The Piriformis: Getting to the Bottom of It
Updated: May 26, 2022
The piriformis muscle is an important piece of the puzzle to rule out whenever assessing low back, hip, and/or lower extremity pain. When indicated, a correctly placed acupuncture needle into the piriformis can promote positive clinical outcomes. In many patients, palpation of this muscle can prove to be difficult. Precise needle depth is required to achieve the desired benefit when performing acupuncture locally to this muscle.
As a general rule, if you can palpate the piriformis clearly it is likely taut and hyperactive (1). Unfortunately, it is not always that simple. On occasion, body habitus can make efforts to isolate the piriformis seem trivial. There are many landmark techniques that have been reported in the literature which can be helpful in pinpointing this muscle correctly. A couple of examples have been listed below.
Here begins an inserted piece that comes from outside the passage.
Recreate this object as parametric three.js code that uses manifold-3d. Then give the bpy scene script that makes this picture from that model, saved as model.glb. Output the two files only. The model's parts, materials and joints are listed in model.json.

A) Draw a line from the PSIS to the greater trochanter of the femur. Reference points will lie at a distance of 1/3 and 2/3 along this line. Insertion points are located 1-3 cm below this reference line (2).
B) Follow the line connecting the PSIS and the superior aspect of the greater trochanter to locate the superior portion of the piriformis muscle belly. Divide the PSIS and sacral horn distance into thirds. The junction of the middle and lower thirds will be used to draw a line to the greater trochanter to locate the inferior portion of the piriformis muscle belly (3).